35. According to Section 1 of the instructions, in force at the material time, “the increased number of accidents related to the use of household devices operated by natural gas point[ed] to an alarming situation and require[d] implementation of immediate measures.” Among other things, Section 1 of the instructions called for a ban on installing and using in homes, schools, nurseries, and public buildings any gas-operated heaters or water heaters which left combustion exhaust fumes in confined spaces in buildings without appropriate ventilation systems. Section 2 of the instructions provided as follows: (a) the installation of any gas-operated household device should be effected only by a licensed organisation, and be conditional upon the existence of necessary documentation; (b) the licensed organisation should verify the suitability of the ventilation systems; and (c) the organisation in question should draw up an appropriate installation record to be transferred to the relevant gas company so that the latter registered in its system the device concerned. Section 4 of the instructions also stated that “the responsibility for the safe use of a duly installed and registered gas-operated household device rests with a resident, an owner.”
3. Rules on the Consumption of Natural Gas (2004)
36. Rules on the Consumption of Natural Gas adopted by the National Energy Regulatory Commission (Resolution no. 10, 30 September 2004 – “the Gas Consumption Rules”), in force at the material time, provided that the natural gas distributor “[should] observe the established safety norms…” (section 2(2)(c)).
37. Under section 2(3)(d)-(e), if the use of certain gas equipment posed a risk to the life, health or property of an individual, “the natural gas supply [to the household] should be immediately cut off”, and the same rule applied if it was found that the applicable safety rules had been violated and/or the use of certain gas equipment might have caused damage. Under section 5 of the Gas Consumption Rules, before starting to use a new or newly renovated gas-operated device, the consumer was obliged to ensure that the technical aspects of the device’s connection were verified by the gas provider. In addition, while the gas company’s staff members were required to compile a relevant inspection recordupon discovering a customer’s violation of the safety rules, section 11(2) of the Gas Consumption Rules provided for a list of information to be included in such a record, such as, among other things, the nature of the violation found and the gas consumer’s explanations.
4. Instructions for Technicians Ensuring the Use and Repair of Gas‑Operated Devices (2006)
38. Instructions for Technicians Ensuring the Use and Repair of Gas‑Operated Devices (“Instructions for Technicians”, a document apparently adopted by the gas company in 2006) provided that technicians were to disconnect an incorrectly installed gas-operated device and draft a corresponding inspection record.

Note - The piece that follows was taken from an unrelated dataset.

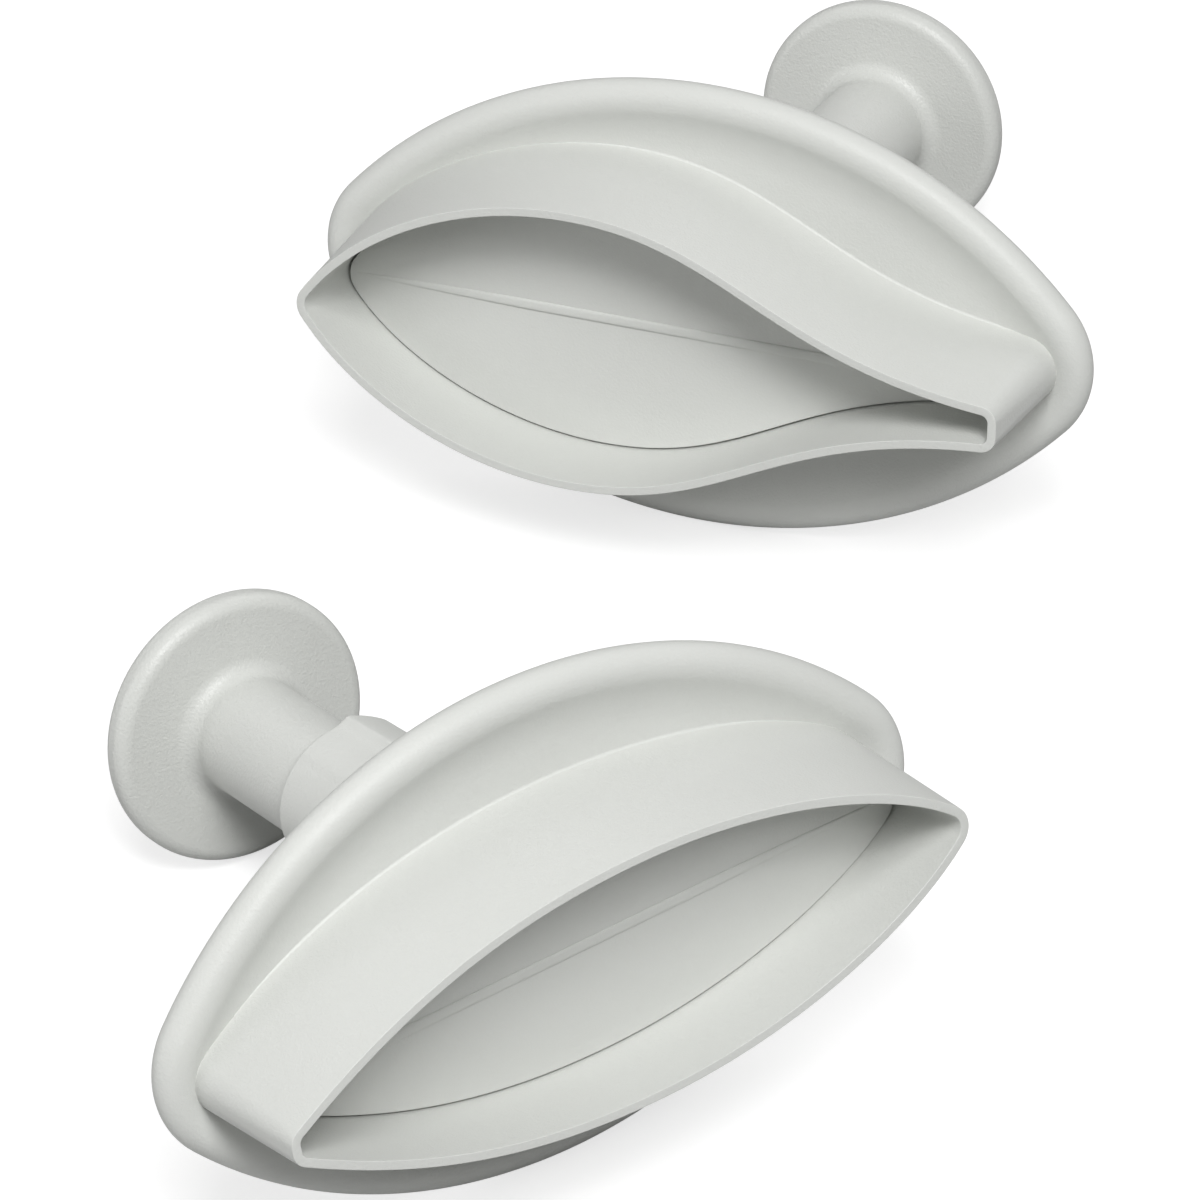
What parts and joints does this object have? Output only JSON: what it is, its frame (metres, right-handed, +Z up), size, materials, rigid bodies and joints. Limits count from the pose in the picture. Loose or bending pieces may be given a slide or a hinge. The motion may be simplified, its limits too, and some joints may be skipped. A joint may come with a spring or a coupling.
{
  "type": "plunger cutter",
  "caption": "Petal-shaped sugar paste cutters lying on their sides: a thin blade on a flanged body, a veined pad inside it, and a sprung plunger with a round thumb knob behind.",
  "frame": {"origin": "on the table under the middle of the set's bounding box", "axes": "+X to the right, +Y away from the side that the mouths face, +Z up from the table that both cutters lie on"},
  "size_m": [0.1037, 0.1932, 0.0499],
  "materials": {
    "body_plastic": "satin off-white, moulded",
    "pad_plastic": "satin off-white, moulded",
    "knob_plastic": "satin off-white, finely textured",
    "spring_steel": "drawn spring wire"
  },
  "bodies": {
    "wide_cutter": {"wide_cutter_body": "body_plastic", "wide_return_spring": "spring_steel"},
    "wide_plunger": {"wide_embossing_pad": "pad_plastic", "wide_plunger_knob": "knob_plastic"},
    "narrow_cutter": {"narrow_cutter_body": "body_plastic", "narrow_return_spring": "spring_steel"},
    "narrow_plunger": {"narrow_embossing_pad": "pad_plastic", "narrow_plunger_knob": "knob_plastic"}
  },
  "joints": [
    {"name": "wide_press", "type": "slide", "parent": "wide_cutter", "child": "wide_plunger", "axis": [-0.4226, -0.886, 0.1908], "range_m": [0, 0.012], "stiffness_N_per_m": 400, "springref_m": -0.008, "deforming": ["wide_return_spring"]},
    {"name": "narrow_press", "type": "slide", "parent": "narrow_cutter", "child": "narrow_plunger", "axis": [0.5288, -0.8269, 0.1911], "range_m": [0, 0.012], "stiffness_N_per_m": 400, "springref_m": -0.008, "deforming": ["narrow_return_spring"]},
    {"name": "narrow_lift", "type": "slide", "parent": "wide_cutter", "child": "narrow_cutter", "axis": [0, 0, 1], "range_m": [0, 0.06]}
  ]
}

5. Supervisory body in respect of rules on gas consumption
39. The Order on Gas Consumption Safety Rules of 2002, adopted by the National Inspectorate for Technical Supervision (see paragraph 32 above), provided as follows:
“The natural gas provider shall supervise the safety of the gas pipes and equipment inside such buildings.
A technical supervisory body [the National Inspectorate for Technical Supervision] shall supervise enterprises which are responsible for overseeing the safe use of gas‑operated household devices.

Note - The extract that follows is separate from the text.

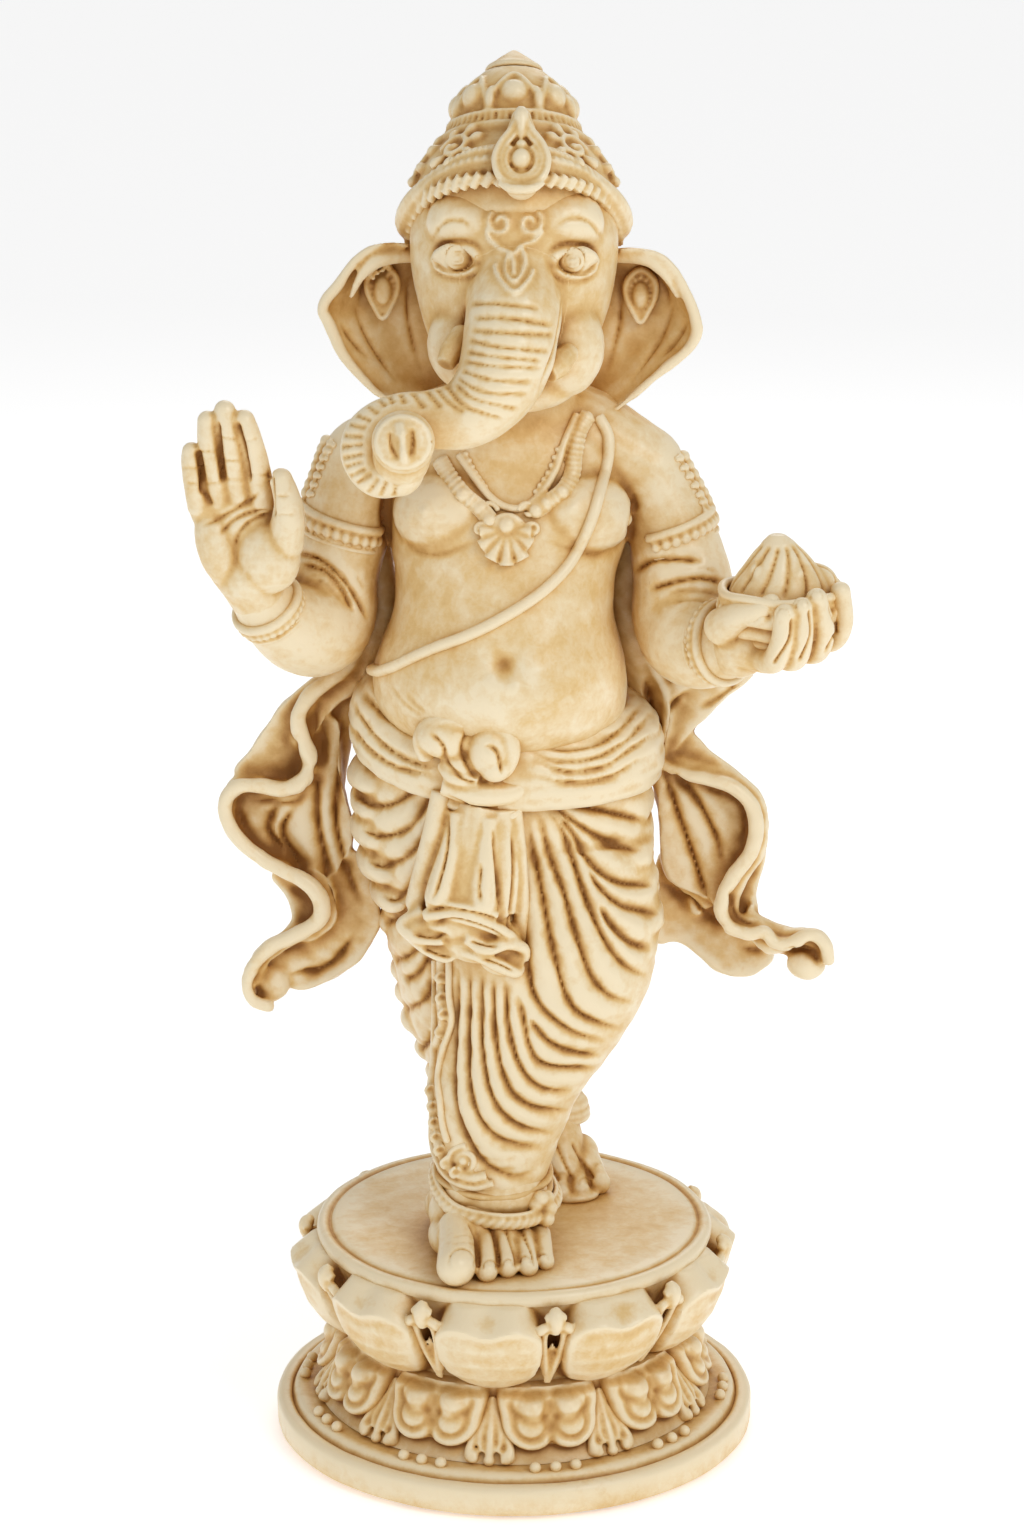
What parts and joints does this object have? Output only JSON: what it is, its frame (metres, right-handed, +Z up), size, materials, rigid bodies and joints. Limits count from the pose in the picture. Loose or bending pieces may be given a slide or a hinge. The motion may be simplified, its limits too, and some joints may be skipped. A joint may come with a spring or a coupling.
{
  "type": "statue",
  "caption": "Standing elephant-headed devotional figure in antiqued cream cast resin, one palm raised and one hand holding a dish of sweets, on a round double lotus pedestal.",
  "frame": {"origin": "centre of the underside of the felt pad, on the surface that the statue stands on", "axes": "+Z up along the height, the figure faces -Y, +X is the figure's left side"},
  "size_m": [0.2699, 0.2108, 0.6],
  "materials": {
    "antiqued_resin": "satin cream cast resin with an ochre-brown wash wiped into the recesses",
    "tusk_brown": "the same resin with a heavier brown wash",
    "fixing_steel": "zinc-plated steel",
    "base_felt": "dark green felt"
  },
  "bodies": {
    "root": {"felt_pad": "base_felt", "base_plinth": "antiqued_resin", "lower_lotus_drum": "antiqued_resin", "lower_petals": "antiqued_resin", "lower_leaves": "antiqued_resin", "base_beads": "antiqued_resin", "upper_lotus_bowl": "antiqued_resin", "upper_petals": "antiqued_resin", "upper_buds": "antiqued_resin", "top_disc": "antiqued_resin", "tie_rod": "fixing_steel", "tie_washer": "fixing_steel", "tie_nut": "fixing_steel", "top_nut": "fixing_steel", "leg_pins": "fixing_steel", "left_foot": "antiqued_resin", "right_foot": "antiqued_resin", "left_anklet": "antiqued_resin", "right_anklet": "antiqued_resin", "left_leg_drape": "antiqued_resin", "right_leg_drape": "antiqued_resin", "hip_wrap": "antiqued_resin", "waist_sash": "antiqued_resin", "sash_knot": "antiqued_resin", "sash_tail": "antiqued_resin", "pleat_border": "antiqued_resin", "waist_dowel": "fixing_steel", "torso": "antiqued_resin", "sacred_thread": "antiqued_resin", "necklace": "antiqued_resin", "necklace_pendant": "antiqued_resin", "neck_dowel": "fixing_steel", "head": "antiqued_resin", "trunk": "antiqued_resin", "right_tusk": "tusk_brown", "left_tusk": "tusk_brown", "right_ear": "antiqued_resin", "left_ear": "antiqued_resin", "right_earring": "antiqued_resin", "left_earring": "antiqued_resin", "crown_band": "antiqued_resin", "crown_body": "antiqued_resin", "crown_medallion": "antiqued_resin", "crown_finial": "antiqued_resin", "shoulder_dowels": "fixing_steel", "wrist_dowels": "fixing_steel", "right_arm": "antiqued_resin", "right_hand": "antiqued_resin", "right_armlet": "antiqued_resin", "right_bracelet": "antiqued_resin", "left_arm": "antiqued_resin", "left_hand": "antiqued_resin", "left_armlet": "antiqued_resin", "left_bracelet": "antiqued_resin", "modak_dish": "antiqued_resin", "modak": "antiqued_resin", "right_scarf": "antiqued_resin", "left_scarf": "antiqued_resin", "scarf_back": "antiqued_resin"}
  },
  "joints": []
}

A commission appointed by an appropriate body shall investigate accidents … related to the use of gas in residential buildings.”

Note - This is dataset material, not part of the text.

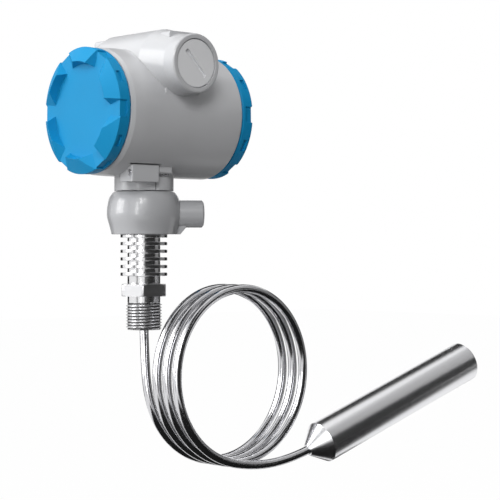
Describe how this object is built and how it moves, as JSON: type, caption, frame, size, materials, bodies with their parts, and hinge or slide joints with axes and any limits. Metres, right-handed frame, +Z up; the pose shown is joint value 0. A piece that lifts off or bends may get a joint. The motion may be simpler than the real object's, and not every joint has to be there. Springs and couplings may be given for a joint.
{
  "type": "level transmitter",
  "caption": "Level transmitter with a turning grey head, blue screw-on covers, finned steel stem, coiled steel tube and cylindrical immersion probe.",
  "frame": {"origin": "centre of the free end of the process thread", "axes": "+Z up the stem to the head, +X along the housing from the front cover to the rear cover, -Y towards the near conduit entry"},
  "size_m": [0.315, 0.1282, 0.2924],
  "materials": {
    "grey_paint": "satin",
    "plug_grey": "satin",
    "blue_paint": "satin",
    "black_rubber": "matt",
    "turned_steel": "turned",
    "tube_steel": "polished",
    "sintered_metal": "matt",
    "potting": "matt",
    "white_ceramic": "gloss",
    "dark_steel": "satin",
    "black_plastic": "matt",
    "terminal_brass": "satin",
    "screw_steel": "satin",
    "green_board": "gloss"
  },
  "bodies": {
    "stem_assembly": {"stem": "turned_steel", "tube_gland": "turned_steel", "stem_potting": "potting", "adapter": "grey_paint", "neck_seal": "black_rubber", "vent_disc": "sintered_metal", "tube": "tube_steel", "probe_nose": "turned_steel", "probe_seal": "black_rubber", "probe_body": "turned_steel", "sensor_cell": "white_ceramic", "sensor_seal": "black_rubber", "probe_cap": "turned_steel"},
    "head": {"housing": "grey_paint", "terminal_base": "black_plastic", "terminal_clamps": "terminal_brass", "terminal_screws": "screw_steel", "base_screws": "screw_steel", "ground_screw": "screw_steel", "electronics_case": "black_plastic", "electronics_board": "green_board", "board_screws": "screw_steel"},
    "front_seal": {"front_seal": "black_rubber"},
    "front_cover": {"front_cover": "blue_paint"},
    "rear_seal": {"rear_seal": "black_rubber"},
    "rear_cover": {"rear_cover": "blue_paint"},
    "near_plug_seal": {"near_plug_seal": "black_rubber"},
    "near_plug": {"near_plug": "plug_grey"},
    "far_plug_seal": {"far_plug_seal": "black_rubber"},
    "far_plug": {"far_plug": "plug_grey"},
    "clamp_washer": {"clamp_washer": "dark_steel"},
    "clamp_screw": {"clamp_screw": "dark_steel"}
  },
  "joints": [
    {"name": "housing_turn", "type": "hinge", "parent": "stem_assembly", "child": "head", "pos_m": [0, 0, 0.0913], "axis": [0, 0, 1], "range_deg": [-170, 170]},
    {"name": "front_cover_travel", "type": "slide", "parent": "head", "child": "front_seal", "axis": [-1, 0, 0], "range_m": [0, 0.01]},
    {"name": "front_cover_turn", "type": "hinge", "parent": "front_seal", "child": "front_cover", "pos_m": [-0.0413, 0, 0.1426], "axis": [-1, 0, 0], "range_deg": [0, 1800]},
    {"name": "rear_cover_travel", "type": "slide", "parent": "head", "child": "rear_seal", "axis": [1, 0, 0], "range_m": [0, 0.01]},
    {"name": "rear_cover_turn", "type": "hinge", "parent": "rear_seal", "child": "rear_cover", "pos_m": [0.051, 0, 0.1426], "axis": [1, 0, 0], "range_deg": [0, 1800]},
    {"name": "near_plug_travel", "type": "slide", "parent": "head", "child": "near_plug_seal", "axis": [0, -1, 0], "range_m": [0, 0.015]},
    {"name": "near_plug_turn", "type": "hinge", "parent": "near_plug_seal", "child": "near_plug", "pos_m": [0, -0.05, 0.1724], "axis": [0, -1, 0], "range_deg": [0, 3600]},
    {"name": "far_plug_travel", "type": "slide", "parent": "head", "child": "far_plug_seal", "axis": [0, 1, 0], "range_m": [0, 0.015]},
    {"name": "far_plug_turn", "type": "hinge", "parent": "far_plug_seal", "child": "far_plug", "pos_m": [0, 0.05, 0.1724], "axis": [0, 1, 0], "range_deg": [0, 3600]},
    {"name": "clamp_screw_travel", "type": "slide", "parent": "head", "child": "clamp_washer", "axis": [-1, 0, 0], "range_m": [0, 0.0018]},
    {"name": "clamp_screw_turn", "type": "hinge", "parent": "clamp_washer", "child": "clamp_screw", "pos_m": [-0.025, -0.0204, 0.1028], "axis": [-1, 0, 0], "range_deg": [0, 1440]}
  ],
  "couplings": [
    {"joint": "front_cover_travel", "follows": "front_cover_turn", "m_per_rad": 0.00031831},
    {"joint": "rear_cover_travel", "follows": "rear_cover_turn", "m_per_rad": 0.00031831},
    {"joint": "near_plug_travel", "follows": "near_plug_turn", "m_per_rad": 0.00023873},
    {"joint": "far_plug_travel", "follows": "far_plug_turn", "m_per_rad": 0.00023873},
    {"joint": "clamp_screw_turn", "follows": "clamp_screw_travel", "rad_per_m": 13963}
  ]
}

40. Under section 32(2), as regards the frequency of inspections, the inspection of residential buildings was “to be arranged in consultation with a technical supervisory body”.
41. The Internal Regulations of the National Inspectorate for Technical Supervision (adopted by Presidential Decree (ბრძანებულება)no. 775, in force between 29 December 1997 and 6 July 2004), provided for the inspectorate’s obligation to monitor the construction and use of gas supply systems (section 14(d)). On 20 December 2005 new Internal Regulations of the National Inspectorate for Technical Supervision were adopted by Government Decree (დადგენილება) no. 277. They were in force until 20 January 2010. In accordance with section 2(2)(f) of the new regulations, the National Inspectorate for Technical Supervision was to supervise “the development of designs for and the construction and use of the major gas supply systems and pipelines …” The documents did not specify the inspectorate’s supervisory duties in respect of the safe installation and use of gas‑operated household devices at the material time.
6. Construction regulations
42. The Government submitted an excerpt from unnamed construction regulations, in accordance with which it was prohibited to install gas‑operated water heaters in apartment buildings with more than five storeys. A permission to install such devices in buildings with more than five stories could be exceptionally granted depending on the functionality of the pipeline systems. In such a case the airing of the exhaust fumes must have been ensured by means of an exhaust pipe attached to an external wall (“გარე კედელში გამავალი საკვამლე არხი”).
C. Subsequent amendments to the regulations concerning the use of gas-operated household devices
43. On 9 July 2009 the National Energy and Water Supply Regulatory Commission adopted decree no. 12 on the Rules of Natural Gas Supply and Consumption. The new document superseded the Gas Consumption Rules (see paragraphs 36-37 above). It provided for representatives from the gas company being obliged to carry out annual safety checks and having a duty to provide the users of gas-operated devices with information concerning a violation of the safety rules – if one was discovered – and measures to address the irregularity, and also having a duty to follow up on a violation of safety rules within three months of the violation being discovered. The technicians from the gas company were to cut off the gas supply to the consumer if, upon inspection, the irregularity had not been adequately addressed.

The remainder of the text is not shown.